Peralatan keselamatan dibiarkan tak terurus. Kotak P3K kosong melompong. Alat komunikasi berupa radio yang seharusnya bisa menghubungkan mereka dengan dunia luar ternyata sudah lama rusak dengan kabel terburai. Ini adalah potret bahwa ketidakpedulian pada keselamatan buruh bisa menjadi bencana. Bekerja di lingkungan yang ekstrem dengan risiko tinggi, mereka digambarkan hanya memakai perlengkapan seadanya saja. Situasi serupa juga kerap kita jumpai di negeri kita; banyak kecelakaan kerja yang terjadi karena standar keamanan kerja yang tidak dipenuhi oleh perusahaan.
Dengan setting tempat yang itu-itu saja, yang bergeser di antara gua dan halaman pertambangan membuat film ini bisa dengan mudahnya menjadi membosankan. Akan tetapi kuatnya akting dari beberapa pemain seperti Antonio Banderas yang memerankan Mario Sepúlveda dengan perannya sebagai pria yang humoris, kuat, dan pantang menyerah begitu meyakinkan. “Kalau tak ada yang mau menolong, masih ada keluarga kita di luar sana! Mereka akan menggali, meski hanya dengan tangan kosong!,” ungkap Antonio Banderas yang mampu memerankan Mario dengan cemerlang.
Akting aktris Prancis, Juliette Binoche, juga sangat apik. Ia berperan sebagai Maria Segovia, kakak dari seorang penambang yang terperangkap, juga berhasil menyentuh hati ketika ia mati-matian bertahan di depan pagar area pertambangan kala pihak keamanan mencoba mengusirnya. Dengan keberaniannya ia melempar batu ke arah pihak keamanan. Meminta agar kasus itu tidak ditutup-tutupi sehingga adiknya bisa diselamatkan.
Humor-humor segar yang diselipkan disepanjang alur cerita juga tampak natural, sehingga membuat film ini tidak menjemukan. Contohnya ketika persediaan makanan habis, si kakek tua buruh tambang yang hampir pensiun itu malah menanggapi dengan berkata, “Kalau begitu, saya akan mengajukan surat pengunduran diri!” Ungkapannya ini malah mengundang tawa dari para penambang lainnya yang merasa sudah tidak ada lagi harapan hidup.
Jika film-film lainnya tentang perjuangan hidup di lingkungan ekstrem mengungkapkan sisi-sisi terkeji manusia, seperti rela membunuh untuk bertahan hidup, "The 33" berbeda.
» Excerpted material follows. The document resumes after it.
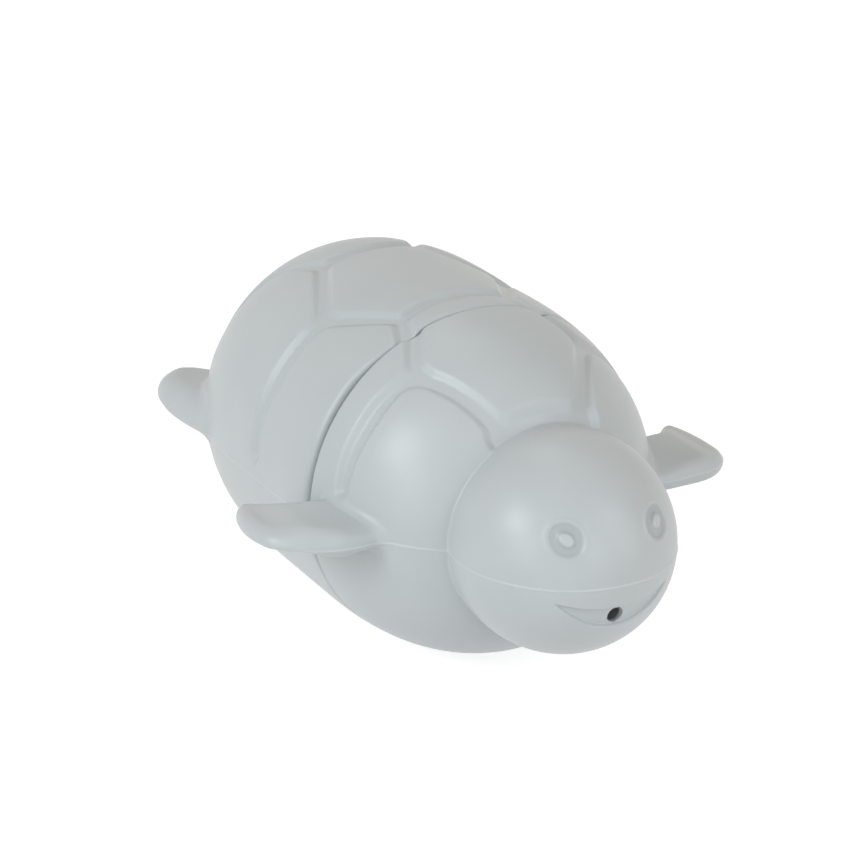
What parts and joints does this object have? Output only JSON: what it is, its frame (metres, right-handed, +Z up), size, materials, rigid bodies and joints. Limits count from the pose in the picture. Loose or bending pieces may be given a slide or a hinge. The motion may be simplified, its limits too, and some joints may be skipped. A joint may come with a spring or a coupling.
{
  "type": "squeaky bath toy",
  "caption": "Turtle bath toy moulded in soft halves that pull apart at a seam, with flippers, a smile with a squirt hole in it, and a squeaker behind the mouth.",
  "frame": {"origin": "middle of the toy's length and width, on the surface that its belly stands on", "axes": "+Z up, -Y from the tail to the head, +X to the toy's left flippers"},
  "size_m": [0.101, 0.1324, 0.0696],
  "materials": {
    "silicone": "matte moulded silicone, pale blue-grey",
    "squeaker_plastic": "satin",
    "reed_film": "satin amber film"
  },
  "bodies": {
    "front": {"front_half": "silicone", "squeaker_housing": "squeaker_plastic", "reed_block": "squeaker_plastic", "reed_clamp": "squeaker_plastic", "squeaker_cap": "squeaker_plastic"},
    "rear": {"rear_half": "silicone"},
    "reed": {"reed": "reed_film"}
  },
  "joints": [
    {"name": "rear_half_pull", "type": "slide", "parent": "front", "child": "rear", "axis": [0, 1, 0], "range_m": [0, 0.06]},
    {"name": "reed_flex", "type": "hinge", "parent": "front", "child": "reed", "pos_m": [0, -0.0546, 0.0289], "axis": [1, 0, 0], "range_deg": [-1.5, 4], "stiffness_Nm_per_rad": 0.0004}
  ]
}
Film ini memberi pesan bahwa di situasi sesulit apa pun, manusia masih memiliki kendali untuk tetap menjadi makhluk yang baik. Yang rela berbagi makanan meski hanya satu sendok makanan kaleng atau remah-remah biskuit agar semua orang tetap bertahan hidup. Dan yang tak kalah penting adalah pesan bahwa harapan itu tetap ada di kondisi paling tragis sekalipun.
Sutradara yang berhasil adalah yang bisa membuat penonton dekat dengan karakter yang ada di film sehingga sebagai penonton, kita jadi peduli dengan keberlangsungan hidup para tokoh. Masing-masing tokoh di film ini memiliki karakter yang khas, biarpun tak semuanya diceritakan secara mendetail. “Apakah mereka semua akan selamat?” Itu yang saya ucapkan dalam hati ketika melihat aksi para penambang yang dirundung tragedi. Bagi saya, rasa cemas sepanjang film itu menjadi bukti bahwa film ini bagus dan layak ditonton. Nantikan filmnya di bioskop-bioskop Tanah Air.